Write out the data again in full, exactly as it reads.

= = = = =

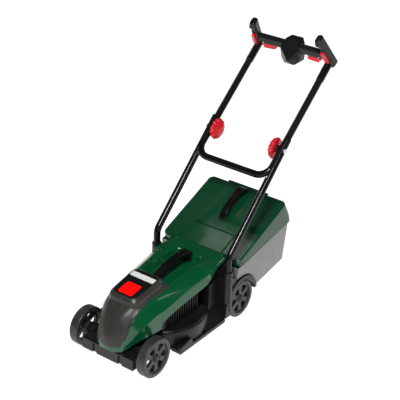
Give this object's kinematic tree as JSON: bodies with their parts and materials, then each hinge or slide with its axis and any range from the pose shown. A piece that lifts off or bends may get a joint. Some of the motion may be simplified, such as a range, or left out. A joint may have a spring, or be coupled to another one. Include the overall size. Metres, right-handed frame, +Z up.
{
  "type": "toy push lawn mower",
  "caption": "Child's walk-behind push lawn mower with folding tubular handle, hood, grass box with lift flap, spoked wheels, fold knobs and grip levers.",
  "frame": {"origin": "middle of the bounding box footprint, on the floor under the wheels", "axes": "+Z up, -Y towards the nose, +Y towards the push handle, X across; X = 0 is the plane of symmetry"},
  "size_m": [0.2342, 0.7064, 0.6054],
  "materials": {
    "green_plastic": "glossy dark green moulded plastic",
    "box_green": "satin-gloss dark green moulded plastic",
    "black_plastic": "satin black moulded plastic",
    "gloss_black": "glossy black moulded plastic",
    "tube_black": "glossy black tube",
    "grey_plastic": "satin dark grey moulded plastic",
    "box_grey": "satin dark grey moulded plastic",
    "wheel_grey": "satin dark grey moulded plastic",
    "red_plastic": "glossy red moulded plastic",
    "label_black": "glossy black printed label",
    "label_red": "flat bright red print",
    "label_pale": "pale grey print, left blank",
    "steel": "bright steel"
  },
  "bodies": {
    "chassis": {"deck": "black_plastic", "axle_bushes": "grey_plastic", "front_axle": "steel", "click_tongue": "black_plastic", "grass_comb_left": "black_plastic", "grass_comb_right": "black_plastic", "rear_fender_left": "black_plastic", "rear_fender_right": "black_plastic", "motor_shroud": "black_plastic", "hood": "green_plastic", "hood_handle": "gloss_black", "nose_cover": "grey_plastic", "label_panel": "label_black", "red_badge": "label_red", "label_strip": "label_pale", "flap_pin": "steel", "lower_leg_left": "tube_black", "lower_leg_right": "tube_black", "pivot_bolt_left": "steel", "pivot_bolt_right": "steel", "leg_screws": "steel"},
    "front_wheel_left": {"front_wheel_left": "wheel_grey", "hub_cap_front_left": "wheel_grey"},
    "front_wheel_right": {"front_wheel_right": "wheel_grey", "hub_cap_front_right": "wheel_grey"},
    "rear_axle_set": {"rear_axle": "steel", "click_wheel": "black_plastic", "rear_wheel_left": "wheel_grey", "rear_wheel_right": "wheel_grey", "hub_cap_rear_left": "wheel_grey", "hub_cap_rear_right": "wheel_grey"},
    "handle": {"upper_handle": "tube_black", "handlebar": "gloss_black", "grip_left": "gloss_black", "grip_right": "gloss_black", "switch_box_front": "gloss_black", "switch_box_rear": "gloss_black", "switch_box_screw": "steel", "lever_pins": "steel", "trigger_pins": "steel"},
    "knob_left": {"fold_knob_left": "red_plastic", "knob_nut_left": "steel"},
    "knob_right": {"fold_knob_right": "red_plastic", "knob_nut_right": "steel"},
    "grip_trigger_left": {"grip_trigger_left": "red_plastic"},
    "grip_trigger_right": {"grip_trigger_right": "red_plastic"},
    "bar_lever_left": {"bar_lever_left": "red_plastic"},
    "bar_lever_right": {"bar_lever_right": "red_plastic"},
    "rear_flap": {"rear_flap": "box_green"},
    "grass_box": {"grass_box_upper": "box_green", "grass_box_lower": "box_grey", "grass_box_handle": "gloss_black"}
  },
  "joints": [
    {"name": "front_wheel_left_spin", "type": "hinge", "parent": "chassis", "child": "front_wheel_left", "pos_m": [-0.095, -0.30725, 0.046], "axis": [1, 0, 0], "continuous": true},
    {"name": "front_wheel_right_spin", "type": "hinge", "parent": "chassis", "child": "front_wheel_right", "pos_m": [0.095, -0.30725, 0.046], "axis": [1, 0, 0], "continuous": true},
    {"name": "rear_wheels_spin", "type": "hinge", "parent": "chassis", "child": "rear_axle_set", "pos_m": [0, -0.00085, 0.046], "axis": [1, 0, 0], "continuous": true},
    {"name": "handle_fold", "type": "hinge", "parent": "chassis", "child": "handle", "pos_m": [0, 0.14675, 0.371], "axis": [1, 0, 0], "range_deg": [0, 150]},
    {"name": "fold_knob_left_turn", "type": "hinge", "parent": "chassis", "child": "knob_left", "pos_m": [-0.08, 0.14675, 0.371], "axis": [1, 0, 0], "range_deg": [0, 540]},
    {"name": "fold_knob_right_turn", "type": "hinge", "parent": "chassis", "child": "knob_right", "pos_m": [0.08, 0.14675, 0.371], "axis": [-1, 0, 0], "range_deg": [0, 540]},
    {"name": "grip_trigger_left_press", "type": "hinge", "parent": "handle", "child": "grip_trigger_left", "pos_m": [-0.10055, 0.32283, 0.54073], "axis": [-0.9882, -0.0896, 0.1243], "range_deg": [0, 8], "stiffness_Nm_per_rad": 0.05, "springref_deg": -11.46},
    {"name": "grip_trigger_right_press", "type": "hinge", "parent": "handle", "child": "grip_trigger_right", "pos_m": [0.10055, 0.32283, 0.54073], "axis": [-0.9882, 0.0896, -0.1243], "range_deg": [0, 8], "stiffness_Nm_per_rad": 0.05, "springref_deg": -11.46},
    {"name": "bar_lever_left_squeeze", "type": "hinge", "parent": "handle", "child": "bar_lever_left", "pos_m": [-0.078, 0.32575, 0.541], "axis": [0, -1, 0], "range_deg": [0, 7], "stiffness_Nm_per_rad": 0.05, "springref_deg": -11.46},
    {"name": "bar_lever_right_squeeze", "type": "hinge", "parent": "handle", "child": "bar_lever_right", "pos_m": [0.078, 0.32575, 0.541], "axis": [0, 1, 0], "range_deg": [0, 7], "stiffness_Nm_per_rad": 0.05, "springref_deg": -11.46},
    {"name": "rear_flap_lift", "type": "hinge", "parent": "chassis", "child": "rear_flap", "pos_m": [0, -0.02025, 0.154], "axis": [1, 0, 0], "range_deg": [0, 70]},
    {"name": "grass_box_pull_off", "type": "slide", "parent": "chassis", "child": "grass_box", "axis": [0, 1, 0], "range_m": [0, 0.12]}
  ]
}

= = = = =

Final result:
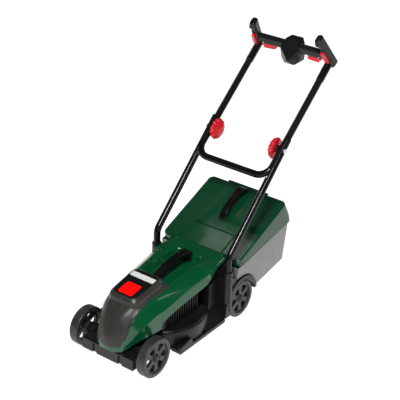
Give this object's kinematic tree as JSON: bodies with their parts and materials, then each hinge or slide with its axis and any range from the pose shown. A piece that lifts off or bends may get a joint. Some of the motion may be simplified, such as a range, or left out. A joint may have a spring, or be coupled to another one. Include the overall size. Metres, right-handed frame, +Z up.
{
  "type": "toy push lawn mower",
  "caption": "Child's walk-behind push lawn mower with folding tubular handle, hood, grass box with lift flap, spoked wheels, fold knobs and grip levers.",
  "frame": {"origin": "middle of the bounding box footprint, on the floor under the wheels", "axes": "+Z up, -Y towards the nose, +Y towards the push handle, X across; X = 0 is the plane of symmetry"},
  "size_m": [0.2342, 0.7064, 0.6054],
  "materials": {
    "green_plastic": "glossy dark green moulded plastic",
    "box_green": "satin-gloss dark green moulded plastic",
    "black_plastic": "satin black moulded plastic",
    "gloss_black": "glossy black moulded plastic",
    "tube_black": "glossy black tube",
    "grey_plastic": "satin dark grey moulded plastic",
    "box_grey": "satin dark grey moulded plastic",
    "wheel_grey": "satin dark grey moulded plastic",
    "red_plastic": "glossy red moulded plastic",
    "label_black": "glossy black printed label",
    "label_red": "flat bright red print",
    "label_pale": "pale grey print, left blank",
    "steel": "bright steel"
  },
  "bodies": {
    "chassis": {"deck": "black_plastic", "axle_bushes": "grey_plastic", "front_axle": "steel", "click_tongue": "black_plastic", "grass_comb_left": "black_plastic", "grass_comb_right": "black_plastic", "rear_fender_left": "black_plastic", "rear_fender_right": "black_plastic", "motor_shroud": "black_plastic", "hood": "green_plastic", "hood_handle": "gloss_black", "nose_cover": "grey_plastic", "label_panel": "label_black", "red_badge": "label_red", "label_strip": "label_pale", "flap_pin": "steel", "lower_leg_left": "tube_black", "lower_leg_right": "tube_black", "pivot_bolt_left": "steel", "pivot_bolt_right": "steel", "leg_screws": "steel"},
    "front_wheel_left": {"front_wheel_left": "wheel_grey", "hub_cap_front_left": "wheel_grey"},
    "front_wheel_right": {"front_wheel_right": "wheel_grey", "hub_cap_front_right": "wheel_grey"},
    "rear_axle_set": {"rear_axle": "steel", "click_wheel": "black_plastic", "rear_wheel_left": "wheel_grey", "rear_wheel_right": "wheel_grey", "hub_cap_rear_left": "wheel_grey", "hub_cap_rear_right": "wheel_grey"},
    "handle": {"upper_handle": "tube_black", "handlebar": "gloss_black", "grip_left": "gloss_black", "grip_right": "gloss_black", "switch_box_front": "gloss_black", "switch_box_rear": "gloss_black", "switch_box_screw": "steel", "lever_pins": "steel", "trigger_pins": "steel"},
    "knob_left": {"fold_knob_left": "red_plastic", "knob_nut_left": "steel"},
    "knob_right": {"fold_knob_right": "red_plastic", "knob_nut_right": "steel"},
    "grip_trigger_left": {"grip_trigger_left": "red_plastic"},
    "grip_trigger_right": {"grip_trigger_right": "red_plastic"},
    "bar_lever_left": {"bar_lever_left": "red_plastic"},
    "bar_lever_right": {"bar_lever_right": "red_plastic"},
    "rear_flap": {"rear_flap": "box_green"},
    "grass_box": {"grass_box_upper": "box_green", "grass_box_lower": "box_grey", "grass_box_handle": "gloss_black"}
  },
  "joints": [
    {"name": "front_wheel_left_spin", "type": "hinge", "parent": "chassis", "child": "front_wheel_left", "pos_m": [-0.095, -0.30725, 0.046], "axis": [1, 0, 0], "continuous": true},
    {"name": "front_wheel_right_spin", "type": "hinge", "parent": "chassis", "child": "front_wheel_right", "pos_m": [0.095, -0.30725, 0.046], "axis": [1, 0, 0], "continuous": true},
    {"name": "rear_wheels_spin", "type": "hinge", "parent": "chassis", "child": "rear_axle_set", "pos_m": [0, -0.00085, 0.046], "axis": [1, 0, 0], "continuous": true},
    {"name": "handle_fold", "type": "hinge", "parent": "chassis", "child": "handle", "pos_m": [0, 0.14675, 0.371], "axis": [1, 0, 0], "range_deg": [0, 150]},
    {"name": "fold_knob_left_turn", "type": "hinge", "parent": "chassis", "child": "knob_left", "pos_m": [-0.08, 0.14675, 0.371], "axis": [1, 0, 0], "range_deg": [0, 540]},
    {"name": "fold_knob_right_turn", "type": "hinge", "parent": "chassis", "child": "knob_right", "pos_m": [0.08, 0.14675, 0.371], "axis": [-1, 0, 0], "range_deg": [0, 540]},
    {"name": "grip_trigger_left_press", "type": "hinge", "parent": "handle", "child": "grip_trigger_left", "pos_m": [-0.10055, 0.32283, 0.54073], "axis": [-0.9882, -0.0896, 0.1243], "range_deg": [0, 8], "stiffness_Nm_per_rad": 0.05, "springref_deg": -11.46},
    {"name": "grip_trigger_right_press", "type": "hinge", "parent": "handle", "child": "grip_trigger_right", "pos_m": [0.10055, 0.32283, 0.54073], "axis": [-0.9882, 0.0896, -0.1243], "range_deg": [0, 8], "stiffness_Nm_per_rad": 0.05, "springref_deg": -11.46},
    {"name": "bar_lever_left_squeeze", "type": "hinge", "parent": "handle", "child": "bar_lever_left", "pos_m": [-0.078, 0.32575, 0.541], "axis": [0, -1, 0], "range_deg": [0, 7], "stiffness_Nm_per_rad": 0.05, "springref_deg": -11.46},
    {"name": "bar_lever_right_squeeze", "type": "hinge", "parent": "handle", "child": "bar_lever_right", "pos_m": [0.078, 0.32575, 0.541], "axis": [0, 1, 0], "range_deg": [0, 7], "stiffness_Nm_per_rad": 0.05, "springref_deg": -11.46},
    {"name": "rear_flap_lift", "type": "hinge", "parent": "chassis", "child": "rear_flap", "pos_m": [0, -0.02025, 0.154], "axis": [1, 0, 0], "range_deg": [0, 70]},
    {"name": "grass_box_pull_off", "type": "slide", "parent": "chassis", "child": "grass_box", "axis": [0, 1, 0], "range_m": [0, 0.12]}
  ]
}